Consciousness is a somewhat debated concept. If I take it as a synonym for self-awareness – which not everyone would agree to be the same thing – it's usually placed somewhere around the reflective ability required to pass the mirror test. If you want to plant a targeted, meaningful thought in a healthy, educated human, I'd say you'll end up needing more than that: you need to understand who the other person is and what is relevant in that person's world of thoughts. Doesn't seem like an easy task for some animalistic machine.
To sum it up:
- If the Mind-Wolf just needs to wreak havoc, it doesn't have to be smart. Mess with the person's stress level/Sympathetic nervous system. Amplify whatever thoughts correlate with anxiety and irritation. Or just induce random errors in the target's attention/working memory.
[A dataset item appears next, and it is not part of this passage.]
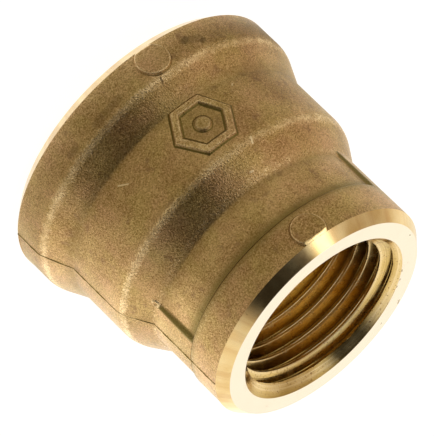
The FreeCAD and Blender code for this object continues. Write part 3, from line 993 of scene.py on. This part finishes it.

It will deal a lot of damage.
- If the Mind-Wolf wants to trigger an instinct, like making someone afraid, aroused, dizzy, careless, stunned, etc., that should be doable with reasonable effort too, and wouldn't be too different from the effects of certain drugs. I wouldn't want to rely on any results though, as people have different strategies of coping with impulses or feelings.
- In order to place specific thoughts or ideas, that are meaningful with respect to reality, the Mind-Wolf would have to understand what the neural network of its target means. That requires detailed understanding and is probably extremely difficult.